The Fourth Dimension: Melidis gets most excited when talking about the otherworldly results of his alchemical experiments. “When I sample drum sounds from records, they tend to have some overtones that are in a certain key, and they mesh. Like most of the toms are tuned to a certain key, and when you combine them with other stuff, you start hearing different melodies. When I was younger, I was so influenced by Brian Eno’s Before and After Science and how it’s so extremely layered. Even in Another Green World, you can even listen to almost, like, deleted drum sounds in there. I was really into how, when you have so many different sounds, when you focus on one, everything else gets blurry. You know these really weird, like stereograms [austostereograms], where you’re looking at a still picture, and if you look closely, 3D figures emerge from it? When I was listening to Fennesz’ Venice, back in 2004, this was the feeling I had. Like, if I keep focused on a certain element, something different will emerge. What’s funny is, with these pictures, I could never see the 3D image. Never, man, never, even now. It’s an amazing episode of Seinfeld though.”

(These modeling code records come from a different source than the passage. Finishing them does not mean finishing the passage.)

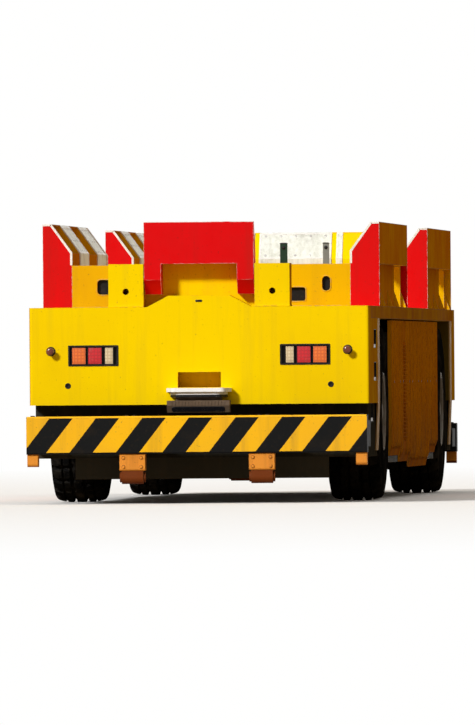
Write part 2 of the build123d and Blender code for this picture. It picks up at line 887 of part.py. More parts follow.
def powerPack():
    start = rearBayEnd + packSetback
    return block(-packHalf, packHalf, start, start + packLength, panBottom + panDepth, railBottom)


def bellyPan():
    return block(-tunnelHalf, tunnelHalf, rearBayEnd, frontBayStart, panBottom, panBottom + panDepth)


# Axles, suspension and steering


def axle(y, outward):
    """Square beam with a round drive housing and its motor, and a forked yoke with a kingpin at each end."""
    reach = kingpinX - beamEnd
    beam = block(-reach, reach, y - beamHalf, y + beamHalf, axleZ - beamHalf, axleZ + beamHalf)
    beam += rodX(-driveHalf, driveHalf, y, axleZ, driveHalf)
    motor0, motor1 = sorted((y - outward * motorStart, y - outward * motorEnd))
    beam += rodY(0, motor0, motor1, axleZ, motorRadius)
    space = kingpinX - cheekInset
    for side in (-1, 1):
        x = side * kingpinX
        x0, x1 = sorted((side * (space - cheekWidth), side * space))
        beam += block(x0, x1, y - beamHalf, y + beamHalf, axleZ - yokeReach, axleZ + yokeReach)
        for sign in (-1, 1):
            z0, z1 = sorted((axleZ + sign * (yokeReach - lugThickness), axleZ + sign * yokeReach))
            beam += rodZ(x, y, z0, z1, lugRadius)
            l0, l1 = sorted((x, side * space))
            beam += block(l0, l1, y - beamHalf, y + beamHalf, z0, z1)
        beam += rodZ(x, y, axleZ - yokeReach, axleZ + yokeReach, kingpinRadius)
    return beam


def suspension(y, outward):
    """A strut between axle and rail and an arm along the vehicle, on each side."""
    low = axleZ + beamHalf
    pieces = []
    for side in (-1, 1):
        x = side * (railInner + railOuter) / 2
        strut = rodZ(x, y, low, low + strutLow, strutRadius)
        pieces.append(strut + rodZ(x, y, low + strutLow, railBottom, strutTopRadius))
        y0, y1 = sorted((y - outward * beamHalf, y - outward * bayLength / 2))
        pieces.append(block(x - armHalf, x + armHalf, y0, y1, axleZ - armHeight, axleZ + armHeight))
    return solidsOf(*pieces)


def steerRod(y, outward):
    """Rod through the steering cylinder, with a slotted eye over each knuckle arm's pin."""
    ry = y + outward * steerArm
    rz = axleZ + rodRise
    rod = rodX(-kingpinX + rodEnd, kingpinX - rodEnd, ry, rz, rodRadius)
    eye = rodRadius + eyeWall
    hole = pinRadius + pinPlay
    z0, z1 = rz - eyeHalf, rz + eyeHalf
    drift = ry - outward * pinDrift
    for side in (-1, 1):
        x = side * kingpinX
        x0, x1 = sorted((x, side * (kingpinX - eyeNeck)))
        plate = rodZ(x, ry, z0, z1, eye) + rodZ(x, drift, z0, z1, eye)
        rod += plate + block(x0, x1, ry - eyeNeckHalf, ry + eyeNeckHalf, z0, z1)
        slot = rodZ(x, ry, z0 - 1, z1 + 1, hole) + rodZ(x, drift, z0 - 1, z1 + 1, hole)
        rod -= slot + block(x - hole, x + hole, min(ry, drift), max(ry, drift), z0 - 1, z1 + 1)
    return rod


def steerCylinder(y, outward):
    """Barrel round the rod's middle, on two feet from the axle beam."""
    ry = y + outward * steerArm
    rz = axleZ + rodRise
    barrel = rodX(-barrelHalf, barrelHalf, ry, rz, barrelRadius)
    y0, y1 = sorted((y + outward * beamHalf, ry))
    for side in (-1, 1):
        x0, x1 = sorted(side * x for x in barrelFoot)
        barrel += block(x0, x1, y0, y1, rz - barrelFootHalf, rz + barrelFootHalf)
    return barrel - rodX(-barrelHalf - 1, barrelHalf + 1, ry, rz, rodRadius + runningFit)


def knuckle(y, outward, side):
    """Boss on the kingpin with the wheel's spindle and the arm and pin for the steering rod."""
    x = kingpinX
    low, high = axleZ - knuckleBossHeight / 2, axleZ + knuckleBossHeight / 2
    body = rodZ(x, y, low, high, knuckleBossRadius)
    body += rodX(x, wheelX + spindleReach, y, axleZ, spindleRadius)
    pin = y + outward * steerArm
    armTop = axleZ + rodRise - eyeHalf - movingGap
    body += block(x - steerArmHalf, x + steerArmHalf, min(y, pin), max(y, pin), armTop - armThickness, armTop)
    body += rodZ(x, pin, armTop - armThickness, armTop, steerArmHalf)
    body += rodZ(x, pin, armTop, axleZ + rodRise + eyeHalf + movingGap, pinRadius)
    body -= rodZ(x, y, low - 1, high + 1, kingpinRadius + runningFit)
    return body if side > 0 else mirror(body, about=Plane.YZ)


def rim(y, side):
    """Wheel disc, hub and rim ring, turned from one profile of (along, radius) points."""
    inner, outer = -tyreWidth / 2, tyreWidth / 2 - rimInset
    seat, low, lip = rimSeatRadius, rimSeatRadius - rimWall, rimSeatRadius + rimLip
    bore = spindleRadius + runningFit
    profile = (
        (inner, low), (inner, lip), (inner + rimLipWidth, lip), (inner + rimLipWidth, seat),
        (outer - rimLipWidth, seat), (outer - rimLipWidth, lip), (outer, lip), (outer, low),
        (discFace, low), (discFace, hubCoverRadius + 20), (hubCover, hubCoverRadius), (hubCover, 0),
        (hubCover - hubCoverWall, 0), (hubCover - hubCoverWall, bore), (hubStart, bore), (hubStart, hubRadius),
        (discBack, hubRadius), (discBack, low),
    )
    return turnedX(tuple((side * a, r) for a, r in profile), side * wheelX, y, axleZ)


def tyre(y, side):
    """Plain tyre with bevelled shoulders, turned from one section of (along, radius) points."""
    w, seat, lip = tyreWidth / 2, rimSeatRadius, rimSeatRadius + rimLip
    bead0, bead1 = -w + rimLipWidth, w - rimInset - rimLipWidth
    bulge = (lip + wheelRadius) / 2
    section = (
        (bead0, seat), (bead1, seat), (bead1, lip), (w - rimInset, lip + rimLip), (w, bulge),
        (w - rimInset, wheelRadius - shoulderDrop), (w - shoulderWidth, wheelRadius),
        (shoulderWidth - w, wheelRadius), (rimInset - w, wheelRadius - shoulderDrop),
        (-w, bulge), (rimInset - w, lip + rimLip), (bead0, lip),
    )
    return turnedX(tuple((side * a, r) for a, r in section), side * wheelX, y, axleZ)


def parts():
    """Every node's name and shape."""
    found = {
        "frame": mainFrame(),
        "load_deck": loadDeck(),
        "rear_module": rearModule(),
        "front_module": frontModule(),
        "nose_boxes": solidsOf(noseBox(-1, rearBayStart), noseBox(1, frontBayEnd)),
        "bay_edge_strips": bayStrips(),
        "rear_bumper": bumper(-1, rearBumperBottom, rearBumperHeight),
        "front_bumper": bumper(1, frontBumperBottom, frontBumperHeight),
        "bumper_stripes": solidsOf(
            stripes(-1, rearBumperBottom, rearBumperHeight, rearStripePitch, rearStripeCount),
            stripes(1, frontBumperBottom, frontBumperHeight, frontStripePitch, frontStripeCount),
        ),
        "tow_lugs": towLugs(),
        "lamp_housings": lampHousings(),
        "amber_lenses": lenses("amber"),
        "red_lenses": lenses("red"),
        "white_lenses": lenses("white"),
        "headlamps": headlamps(),
        "scanner_hood": scannerHood(),
        "scanners": scanners(),
        "stop_buttons": stopButtons(),
        "guide_end_plates": redEndPlates(),
        "guide_wear_plates": wearPlates(),
        "end_guides": solidsOf(rearEndGuide(), frontBeam()),
        "end_guide_brackets": solidsOf(rearBracket(), frontBracket()),
        "rear_bulkhead": rearBulkhead(),
        "deck_posts": deckPosts(),
        "power_pack": powerPack(),
        "belly_pan": bellyPan(),
        "side_modules": sideModules(),
        "side_doors": sideDoors(),
        "suspension": solidsOf(*(suspension(y, outward) for place, y, outward in axles)),
        "steering_cylinders": solidsOf(*(steerCylinder(y, outward) for place, y, outward in axles)),
    }
    for name, side in (("left", -1), ("right", 1)):
        frontGuide = sideGuide(side, frontGuideStart, frontGuideEnd)
        frontGuide += alongY(guideOutline(side), frontGuideEnd - endPlate, frontGuideEnd)
        found[f"{name}_guides"] = solidsOf(sideGuide(side, rearGuideStart, rearGuideEnd), frontGuide)
    for place, y, outward in axles:
        found[f"{place}_axle"] = axle(y, outward)
        found[f"{place}_steering_rod"] = steerRod(y, outward)
        for name, side in (("left", -1), ("right", 1)):
            found[f"{place}_{name}_knuckle"] = knuckle(y, outward, side)
            found[f"{place}_{name}_rim"] = rim(y, side)
            found[f"{place}_{name}_tyre"] = tyre(y, side)
    return found


os.makedirs("parts", exist_ok=True)
for name, shape in parts().items():
    export_step(shape, f"parts/{name}.step")
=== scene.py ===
import json
import math

import bmesh
import bpy
import numpy as np
from mathutils import Matrix, Vector


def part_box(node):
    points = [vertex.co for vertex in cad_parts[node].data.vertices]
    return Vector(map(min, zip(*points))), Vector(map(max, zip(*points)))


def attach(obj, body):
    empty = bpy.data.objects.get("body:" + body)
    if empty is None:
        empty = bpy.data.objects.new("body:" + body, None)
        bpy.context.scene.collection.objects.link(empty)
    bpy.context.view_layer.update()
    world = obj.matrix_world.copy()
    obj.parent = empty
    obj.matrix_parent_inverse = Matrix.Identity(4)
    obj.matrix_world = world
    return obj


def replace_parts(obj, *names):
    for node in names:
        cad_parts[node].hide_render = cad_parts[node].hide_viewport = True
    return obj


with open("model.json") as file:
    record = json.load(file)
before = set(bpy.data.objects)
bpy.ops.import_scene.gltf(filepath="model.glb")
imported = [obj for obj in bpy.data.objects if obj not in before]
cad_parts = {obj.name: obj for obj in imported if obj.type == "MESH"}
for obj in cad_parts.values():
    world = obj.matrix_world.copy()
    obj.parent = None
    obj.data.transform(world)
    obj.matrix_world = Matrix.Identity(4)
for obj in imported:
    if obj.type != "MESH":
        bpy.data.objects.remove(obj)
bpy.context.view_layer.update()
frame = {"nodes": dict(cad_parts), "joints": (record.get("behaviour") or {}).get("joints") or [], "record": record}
cadNodes = frame["nodes"]
print("frame loaded:", len(cadNodes), "nodes")

sides = (("left", -1), ("right", 1))
ends = (("rear", -1), ("front", 1))


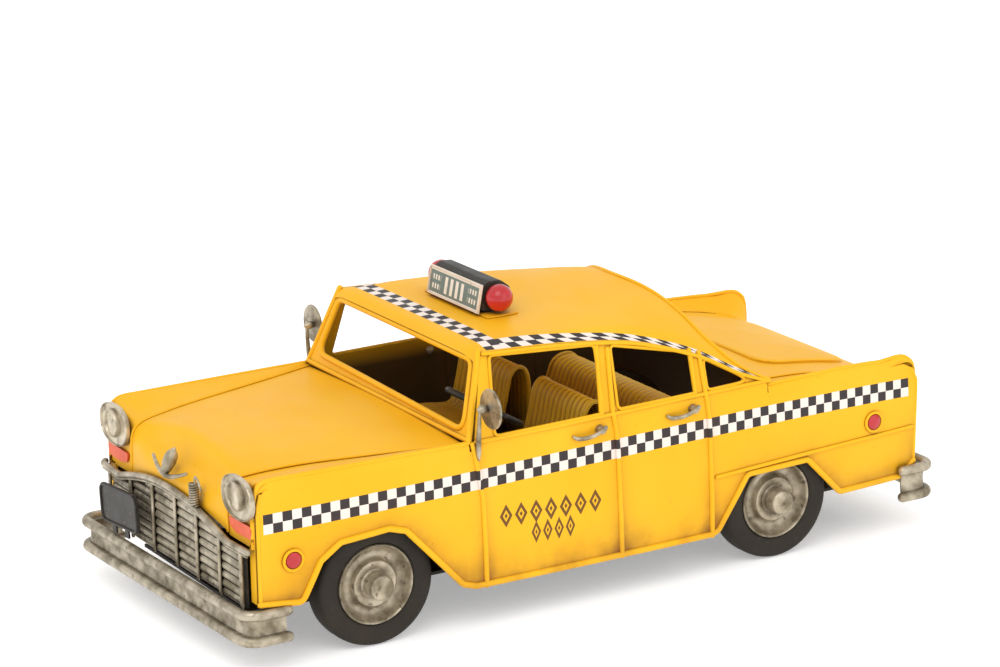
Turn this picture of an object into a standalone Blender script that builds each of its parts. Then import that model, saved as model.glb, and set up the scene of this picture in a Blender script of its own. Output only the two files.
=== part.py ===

Student of the Drum: “Generally I admire the musicians and artists that are not cryptic about their influences and references and how they tend to work and their process,” says Melidis. “I’m crazy about the process.” And he’s remarkably candid about his own inspirations. “I am obsessed with Shackleton, his drum sounds and the way he lays down everything. I don’t think it translates in my album, but there are tracks where, with the drum arrangements and the way I was using bongos and congas and all these percussive sounds, I was trying to copy Shackleton. I was really, really trying to do his thing. Because he was saying in interviews how he hates snares, like the actual notion of the snare as keeping the groove, and how he admires [Can’s] Jaki Liebezeit as a drummer, where everything is not so balanced, in a way. I was really trying to do that. With Madlib, I can say that I really studied his technique. I have some beat tapes where I’m just trying to emulate his style. But with all the other stuff, it’s just bits and pieces, and mostly it’s about concepts.”

Where Nobody Knows Your Name: “I love Milan, it’s perfect,” says Melidis of his current home. “It’s the most grey-scale town in the world somehow. It’s so monochromatic with the industry here, and people don’t give a fuck about you — compared to Barcelona, where you get this sense of community. Here, it’s totally different. In fact, I like it a lot — maybe because I’m a bit antisocial? I like the fact that I’m on my own here. I’m living with my girlfriend, I work all day, I go out for a walk, and that’s that, and I’m cool with it. I could never be part of a scene, you know? I could never live in London. I can’t stand the competition and I can’t stand being around people who are so good the whole time. I would feel crushed. I would be like, ‘I suck, I can’t do anything.'”

Fleeing the Financial Wreckage: Despite the ecstatic qualities of his music, there’s also a darker undercurrent. The title Years Not Living hints at the human cost of the financial crisis that plagues his native country. “We’re fucked up as Greeks, man,” Melidis says. “Greeks are the worst at this point. We’re doomed for life. We are doomed. Things are so bad. I could never go back to Greece at this point. It’s so bleak. We’re living in a dictatorship as if it was South America in the ’70s. The press is censored every single day. They kill immigrants on the streets for no reason. The police have extremely close ties with the neo-Nazis. It’s like, literally, as if you’re waking up from a nightmare and the nightmare is life itself. And nothing is changing because Greeks are fuckers and nobody cares. They’re still corrupt, they still don’t give a shit.” For those who can flee, any grass is greener. “I have many friends,” Melidis says, who have gone to “the Netherlands, the U.K., the United States. I sometimes feel like I’m escaping pain, skipping the difficulties, and maybe I should have been there to fight for it. But it would wear me down after two weeks. I don’t have the guts for it. If you’re in Greece right now, you have to be like a fucking warrior, you know? If you look around you, it’s like it’s not real what is happening! It’s fucked-up, it’s fucked-up, it’s really fucked-up.”